━━ LISTING ━━
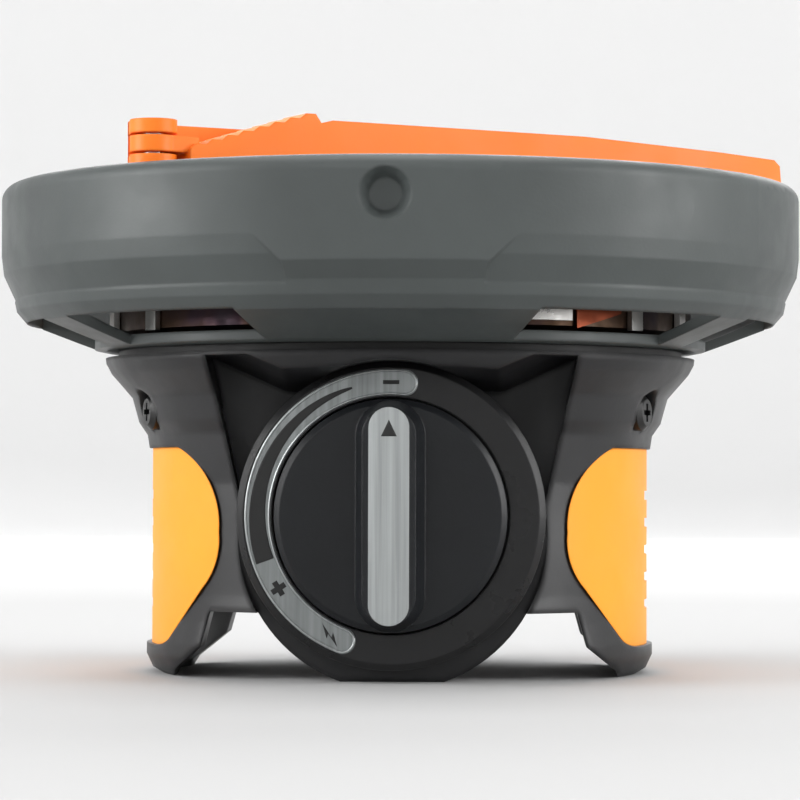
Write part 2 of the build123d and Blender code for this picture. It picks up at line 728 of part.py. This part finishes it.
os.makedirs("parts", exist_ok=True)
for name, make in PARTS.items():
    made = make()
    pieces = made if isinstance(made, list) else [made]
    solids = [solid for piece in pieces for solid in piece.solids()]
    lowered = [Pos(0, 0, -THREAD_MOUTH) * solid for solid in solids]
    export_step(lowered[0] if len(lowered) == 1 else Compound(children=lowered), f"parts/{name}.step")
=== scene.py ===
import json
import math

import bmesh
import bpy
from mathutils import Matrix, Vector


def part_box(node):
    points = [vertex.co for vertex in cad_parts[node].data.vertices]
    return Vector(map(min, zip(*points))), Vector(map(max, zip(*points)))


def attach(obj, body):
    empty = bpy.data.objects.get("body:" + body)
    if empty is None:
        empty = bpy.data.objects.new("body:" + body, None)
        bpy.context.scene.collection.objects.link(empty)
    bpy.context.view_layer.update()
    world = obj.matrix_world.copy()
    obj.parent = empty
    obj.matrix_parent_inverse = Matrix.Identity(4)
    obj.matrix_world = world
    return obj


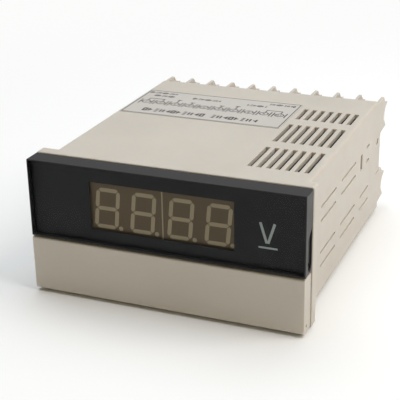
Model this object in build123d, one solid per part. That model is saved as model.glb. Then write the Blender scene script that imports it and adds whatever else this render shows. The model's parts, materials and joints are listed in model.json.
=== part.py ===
━━━
Reproduce all of the records exactly.

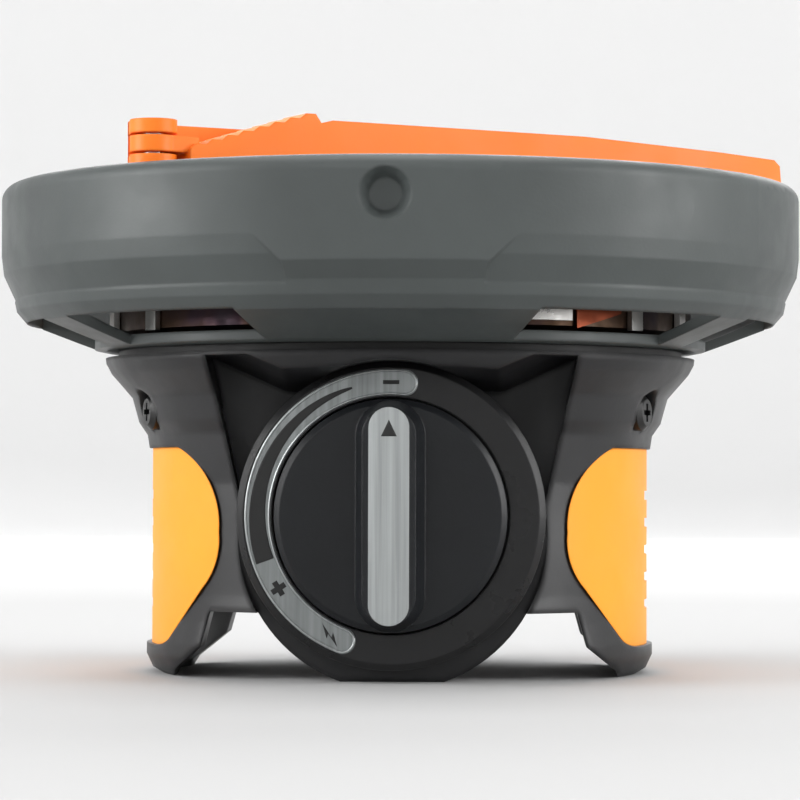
Write part 2 of the build123d and Blender code for this picture. It picks up at line 728 of part.py. This part finishes it.
os.makedirs("parts", exist_ok=True)
for name, make in PARTS.items():
    made = make()
    pieces = made if isinstance(made, list) else [made]
    solids = [solid for piece in pieces for solid in piece.solids()]
    lowered = [Pos(0, 0, -THREAD_MOUTH) * solid for solid in solids]
    export_step(lowered[0] if len(lowered) == 1 else Compound(children=lowered), f"parts/{name}.step")
=== scene.py ===
import json
import math

import bmesh
import bpy
from mathutils import Matrix, Vector


def part_box(node):
    points = [vertex.co for vertex in cad_parts[node].data.vertices]
    return Vector(map(min, zip(*points))), Vector(map(max, zip(*points)))


def attach(obj, body):
    empty = bpy.data.objects.get("body:" + body)
    if empty is None:
        empty = bpy.data.objects.new("body:" + body, None)
        bpy.context.scene.collection.objects.link(empty)
    bpy.context.view_layer.update()
    world = obj.matrix_world.copy()
    obj.parent = empty
    obj.matrix_parent_inverse = Matrix.Identity(4)
    obj.matrix_world = world
    return obj


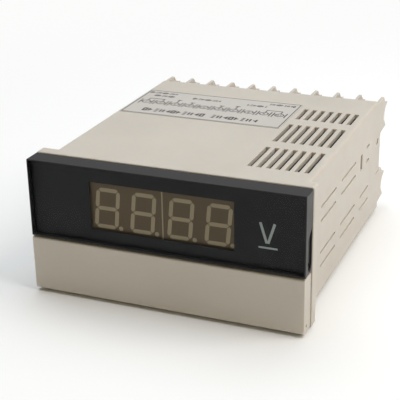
Model this object in build123d, one solid per part. That model is saved as model.glb. Then write the Blender scene script that imports it and adds whatever else this render shows. The model's parts, materials and joints are listed in model.json.
=== part.py ===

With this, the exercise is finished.